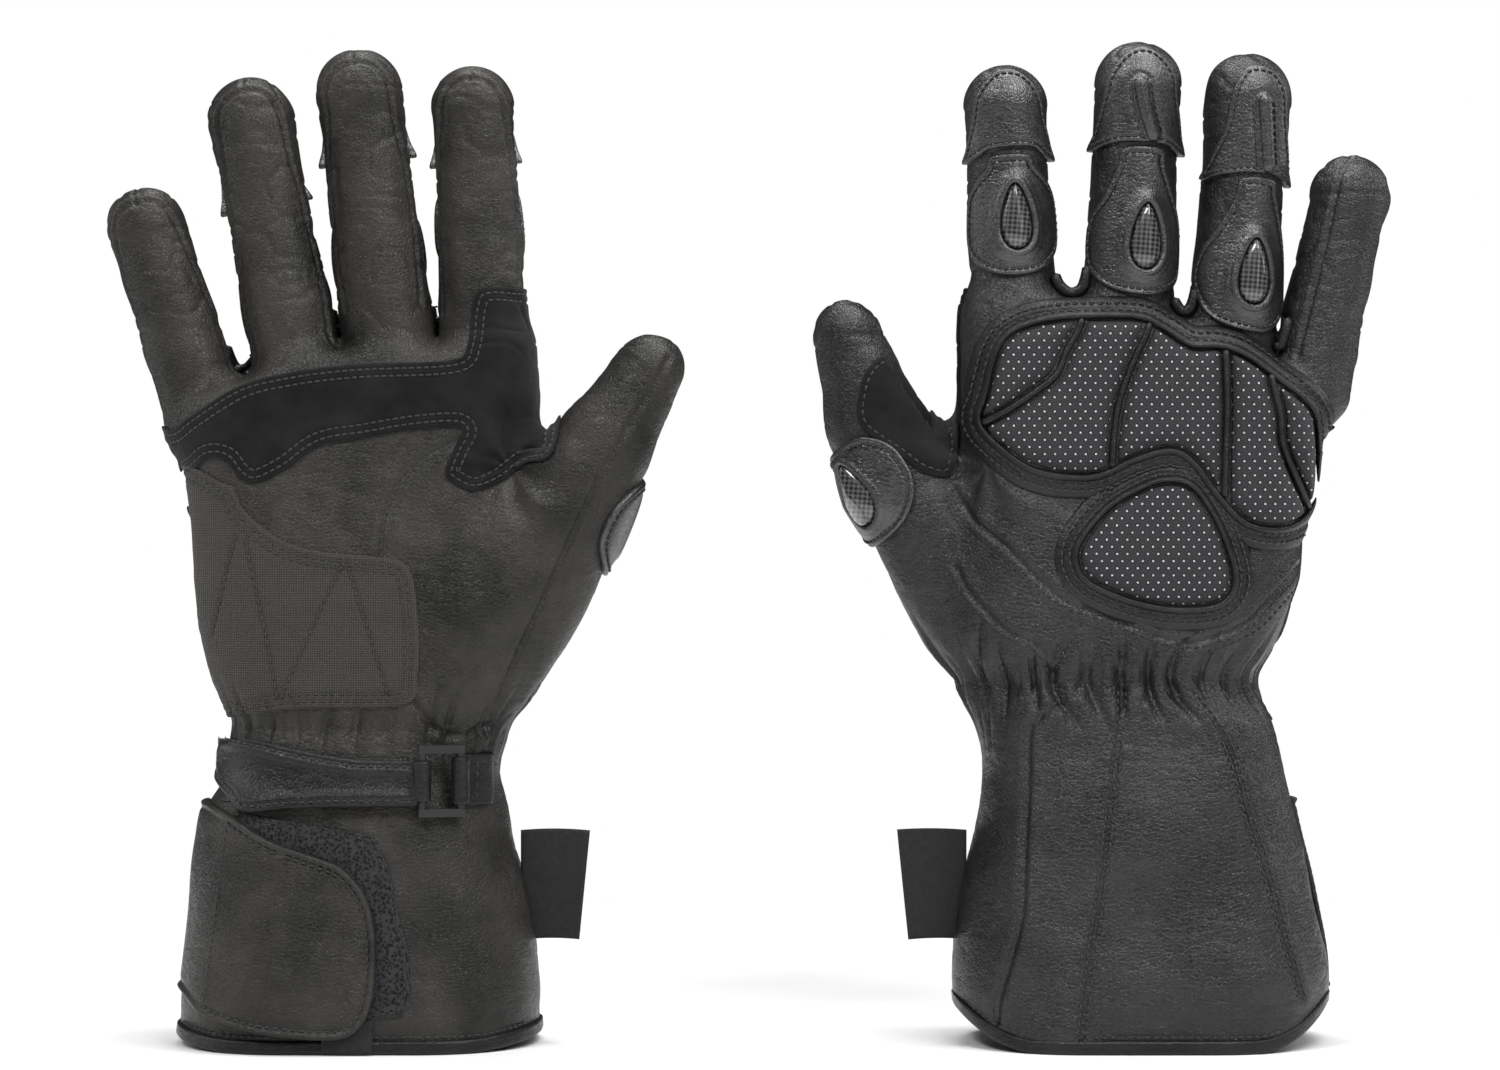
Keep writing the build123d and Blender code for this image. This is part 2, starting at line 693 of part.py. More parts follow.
def make_labels():
    """The folded side label at the thumb seam and the size label on the front of the hem."""
    with BuildPart() as side_label:
        with Locations((CUFF_MIDDLE_WIDTH / 2 - 5, 0, SIDE_LABEL_LOW)):
            Box(SIDE_LABEL_WIDTH + 5, LABEL_THICKNESS, SIDE_LABEL_HEIGHT, align=(Align.MIN, Align.CENTER, Align.MIN))
        add(cuff_body(OVER), mode=Mode.SUBTRACT)
    inside = SKIN + BINDING_PROUD + LAYER_GAP
    half = SIZE_LABEL_WIDTH / 2
    low = MOVING_GAP
    outline = [(-half, low), (half, low), (half, low + SIZE_LABEL_HEIGHT), (-half, low + SIZE_LABEL_HEIGHT)]
    size_label = between(cuff_body(inside + LABEL_THICKNESS), cuff_body(inside), prism(PALM, outline))
    return {"side_label": side_label.part, "size_label": size_label}


# ---- One glove ----

def make_common_pieces():
    """The pieces that are the same on both gloves, with each fingertip in its own digit's frame."""
    pieces = make_strap()
    pieces.update(make_closure())
    pieces.update(make_labels())
    tips = {name: {name + "_tip": make_tip(name)} for name in DIGITS}
    for name in OVERLAY_LENGTH:
        tips[name][name + "_overlay"] = make_overlay(name)
    return pieces, tips


def make_shells(hinges, hem_rise, rooms):
    """The leather panels, the lining and the elastic."""
    pieces = {}
    halves = {"back": side_half(BACK), "palm": side_half(PALM)}
    above_binding = above_hem(hem_rise, BINDING_HEIGHT)
    hand_leather = without(hand_body(hinges, SKIN), hand_body(hinges, LEATHER_IN), rooms)
    cuff_leather = between(cuff_body(SKIN), cuff_body(LEATHER_IN), above_binding)
    for side, half in halves.items():
        pieces[side + "_panel"] = within(hand_leather, half)
        pieces["cuff_" + side] = within(cuff_leather, half)

    lining_outer = hand_body(hinges, LINING)
    tape_outer = within(lining_outer, slab(ELASTIC_LOW, ELASTIC_LOW + ELASTIC_HEIGHT))
    pieces["wrist_elastic"] = without(tape_outer, hand_body(hinges, LINING - ELASTIC))
    tape_room = within(lining_outer, slab(ELASTIC_LOW - LAYER_GAP, ELASTIC_LOW + ELASTIC_HEIGHT + LAYER_GAP))
    tape_room = without(tape_room, hand_body(hinges, LINING - ELASTIC - LAYER_GAP))
    with BuildPart() as lining:
        add(lining_outer)
        add(within(cuff_body(LINING), above_binding))
        add(hand_body(hinges, 0), mode=Mode.SUBTRACT)
        add(cuff_body(0), mode=Mode.SUBTRACT)
        add(rooms, mode=Mode.SUBTRACT)
        add(tape_room, mode=Mode.SUBTRACT)
    pieces["hand_lining"] = lining.part

    hem_zone = without(above_hem(hem_rise, 0), above_binding)
    pieces["hem_binding"] = between(cuff_body(SKIN + BINDING_PROUD), cuff_body(LEATHER_IN), hem_zone)
    return pieces


def make_patches(hinges, rooms):
    """The reinforcements sewn on the palm and in the thumb's crotch."""
    patches = without(hand_body(hinges, OVER + PATCH), hand_body(hinges, OVER), rooms)
    band = prism(PALM, placed(BAND_OUTLINE, BAND_CENTRE, BAND_WIDTH, BAND_HEIGHT))
    heel = prism(PALM, placed(HEEL_PATCH_OUTLINE, HEEL_PATCH_CENTRE, HEEL_PATCH_WIDTH, HEEL_PATCH_HEIGHT))
    crotch_centre = (-CROTCH_PATCH_CENTRE[0], CROTCH_PATCH_CENTRE[1])
    crotch = prism(BACK, placed(CROTCH_PATCH_OUTLINE, crotch_centre, CROTCH_PATCH_WIDTH, CROTCH_PATCH_HEIGHT))
    with BuildPart() as palm_band:
        add(within(patches, band))
        add(within(patches, crotch))
    return {"palm_band": palm_band.part, "heel_patch": within(patches, heel)}


def make_guards(hinges, rooms):
    """The moulded finger guards and their hard shells, each as a group of separate solids."""
    made = [make_finger_guard(name, hinges) for name in GUARD_LENGTH if name != "thumb"]
    made.append(make_thumb_guard(hinges, rooms))
    with BuildPart() as finger_guards:
        for guard, _ in made:
            add(guard)
    with BuildPart() as finger_shells:
        for _, shell in made:
            add(shell)
    return {"finger_guards": finger_guards.part, "finger_shells": finger_shells.part}


def make_glove(stance, common, tips):
    """Every piece of one glove, in the glove's own frame."""
    hinges = stance["hinges"]
    rooms = sockets(hinges)
    pieces = dict(common)
    pieces.update(make_shells(hinges, stance["hem_rise"], rooms))
    pieces.update(make_patches(hinges, rooms))
    pieces.update(make_guards(hinges, rooms))
    pieces.update(make_pads(hinges))
    for name, tip_pieces in tips.items():
        for piece_name, piece in tip_pieces.items():
            pieces[piece_name] = piece.moved(digit_plane(name, hinges).location)
    return pieces


def stand_plane(side):
    """Where a glove stands: the first shows its palm to the front, the second its back."""
    return Plane(origin=(-side * PITCH / 2, 0, 0), x_dir=(side, 0, 0), z_dir=(0, 0, 1))


def main():
    os.makedirs("parts", exist_ok=True)
    common, tips = make_common_pieces()
    standing = {}
    for glove, stance in GLOVES.items():
        stand = stand_plane(stance["side"]).location
        for name, piece in make_glove(stance, common, tips).items():
            standing[glove + "_" + name] = piece.moved(stand)
    boxes = [piece.bounding_box() for piece in standing.values()]
    centre_x = (min(box.min.X for box in boxes) + max(box.max.X for box in boxes)) / 2
    centre_y = (min(box.min.Y for box in boxes) + max(box.max.Y for box in boxes)) / 2
    centring = Location((-centre_x, -centre_y, 0))
    for name, piece in standing.items():
        node = piece.moved(centring)
        node.label = name
        export_step(node, "parts/" + name + ".step")


if __name__ == "__main__":
    main()
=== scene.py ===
import json
import math

import bpy
import numpy as np
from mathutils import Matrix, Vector


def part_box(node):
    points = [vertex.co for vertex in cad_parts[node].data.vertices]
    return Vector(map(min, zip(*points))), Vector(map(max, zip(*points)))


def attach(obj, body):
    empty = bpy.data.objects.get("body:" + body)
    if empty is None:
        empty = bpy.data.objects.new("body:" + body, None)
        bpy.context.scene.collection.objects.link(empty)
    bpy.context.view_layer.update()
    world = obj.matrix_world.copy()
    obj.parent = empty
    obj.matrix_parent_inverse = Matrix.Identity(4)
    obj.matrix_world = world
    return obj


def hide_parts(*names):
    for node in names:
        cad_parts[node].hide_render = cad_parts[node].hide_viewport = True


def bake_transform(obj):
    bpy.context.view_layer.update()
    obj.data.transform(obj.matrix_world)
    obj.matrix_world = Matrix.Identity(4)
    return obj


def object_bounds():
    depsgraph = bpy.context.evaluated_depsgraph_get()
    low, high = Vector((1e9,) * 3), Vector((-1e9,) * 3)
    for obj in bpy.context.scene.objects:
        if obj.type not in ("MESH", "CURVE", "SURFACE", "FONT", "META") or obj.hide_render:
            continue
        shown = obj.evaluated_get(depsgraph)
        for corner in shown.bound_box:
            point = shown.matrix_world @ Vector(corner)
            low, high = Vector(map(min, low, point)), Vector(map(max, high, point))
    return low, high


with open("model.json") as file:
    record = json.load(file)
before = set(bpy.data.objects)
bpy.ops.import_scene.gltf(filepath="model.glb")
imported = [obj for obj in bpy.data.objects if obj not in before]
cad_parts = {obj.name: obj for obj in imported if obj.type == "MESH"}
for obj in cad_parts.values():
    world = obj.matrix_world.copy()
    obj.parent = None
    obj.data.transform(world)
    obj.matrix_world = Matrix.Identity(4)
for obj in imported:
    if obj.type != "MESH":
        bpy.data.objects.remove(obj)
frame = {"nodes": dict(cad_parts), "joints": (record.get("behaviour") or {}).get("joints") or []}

# A pair of leather gauntlet riding gloves, worked out in each glove's own frame in millimetres:
# x towards the thumb, y towards the back of the hand, z up. A field gives the distance to the
# leather's outer surface, and every piece is a meshed field or a curve laid on that surface.

MM = 0.001
CAD_BOX = [list(corner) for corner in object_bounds()]
JOINTS = {joint["name"]: joint for joint in frame["joints"]}

SKIN_STEP = 0.9
LAYER_STEP = 0.6
FINE_STEP = 0.5
SHELL_STEP = 0.45
HEM_STEP = 0.55
SKIN_THICKNESS = 1.2

DIGITS = ["index", "middle", "ring", "little", "thumb"]
FINGERS = DIGITS[:4]
WIDTH = {"index": 27.4, "middle": 29.0, "ring": 28.2, "little": 26.2, "thumb": 31.0}
TIP = {"index": 33.5, "middle": 37.5, "ring": 43.5, "little": 35.0, "thumb": 42.0}
ROOT = {"index": 74.0, "middle": 80.0, "ring": 76.0, "little": 44.0}
DEPTH_SHARE = 0.92
THUMB_BASE = np.array((26.0, -4.0, 112.0))
THUMB_BALL = [(0.0, 25.0, 19.5), (0.5, 25.0, 19.5), (0.78, 20.4, 17.2), (1.0, 15.6, 14.2)]
THUMB_GUARD_TURN = 13.0
THUMB_CROTCH = (50, 0, 188)
CUFF_TOP = 104
SPLIT_BELOW = 13.0
BEND_START, BEND_END = -12.0, 2.0

# Each glove's level sections: height, left edge, right edge, depth.
SECTIONS = {
    "glove1": [
        (0, -58.5, 59.5, 82), (20, -56.5, 58.5, 79), (44, -54, 56.5, 73), (66, -51.5, 50.5, 69),
        (78, -49, 48.5, 65), (88, -43, 46, 60), (96, -42, 45, 57), (106, -42, 46.5, 54), (120, -47, 53, 52), (140, -51.5, 56, 50),
        (160, -53, 55, 47.5), (190, -57, 55.5, 42), (205, -60, 56.5, 39), (222, -58, 57, 35), (240, -56, 57, 30),
    ],
    "glove2": [
        (0, -60, 58, 82), (24, -62, 59.5, 79), (46, -58.5, 58, 72.5), (72, -52, 52, 67), (94, -47.5, 50, 59),
        (106, -44, 50.5, 55), (113, -40, 51, 52), (121, -40, 53, 51), (133, -46, 56, 50.5), (150, -52, 55.5, 49),
        (165, -54, 55, 47), (185, -57, 55.5, 43), (205, -60, 57, 39), (222, -58.5, 58, 36), (250, -55, 57, 30),
    ],
}
HEM_RISE = {"glove1": 3.0, "glove2": 11.0}
HEM_FLAT = 35.0
HEM_EDGE = 59.0
WEBS = {
    "glove1": [(-70, 198), (-47, 214), (-15, 226), (20, 226), (50, 231)],
    "glove2": [(-72, 203), (-49, 219), (-17, 236), (19, 243), (50, 246)],
}
GATHER = {"glove1": (104.0, 9.0, 2.2), "glove2": (119.0, 11.0, 3.9)}


# ---- Small numeric helpers ----

def smooth_min(a, b, reach):
    share = np.clip(0.5 + 0.5 * (b - a) / reach, 0, 1)
    return b + (a - b) * share - reach * share * (1 - share)


def smooth_max(a, b, reach):
    return -smooth_min(-a, -b, reach)


def ease(value):
    value = np.clip(value, 0, 1)
    return value * value * (3 - 2 * value)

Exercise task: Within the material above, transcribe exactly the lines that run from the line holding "centring = Location((-centre_x, -centre_y, 0))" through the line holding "obj.parent = empty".

Output for this task:
    centring = Location((-centre_x, -centre_y, 0))
    for name, piece in standing.items():
        node = piece.moved(centring)
        node.label = name
        export_step(node, "parts/" + name + ".step")


if __name__ == "__main__":
    main()
=== scene.py ===
import json
import math

import bpy
import numpy as np
from mathutils import Matrix, Vector


def part_box(node):
    points = [vertex.co for vertex in cad_parts[node].data.vertices]
    return Vector(map(min, zip(*points))), Vector(map(max, zip(*points)))


def attach(obj, body):
    empty = bpy.data.objects.get("body:" + body)
    if empty is None:
        empty = bpy.data.objects.new("body:" + body, None)
        bpy.context.scene.collection.objects.link(empty)
    bpy.context.view_layer.update()
    world = obj.matrix_world.copy()
    obj.parent = empty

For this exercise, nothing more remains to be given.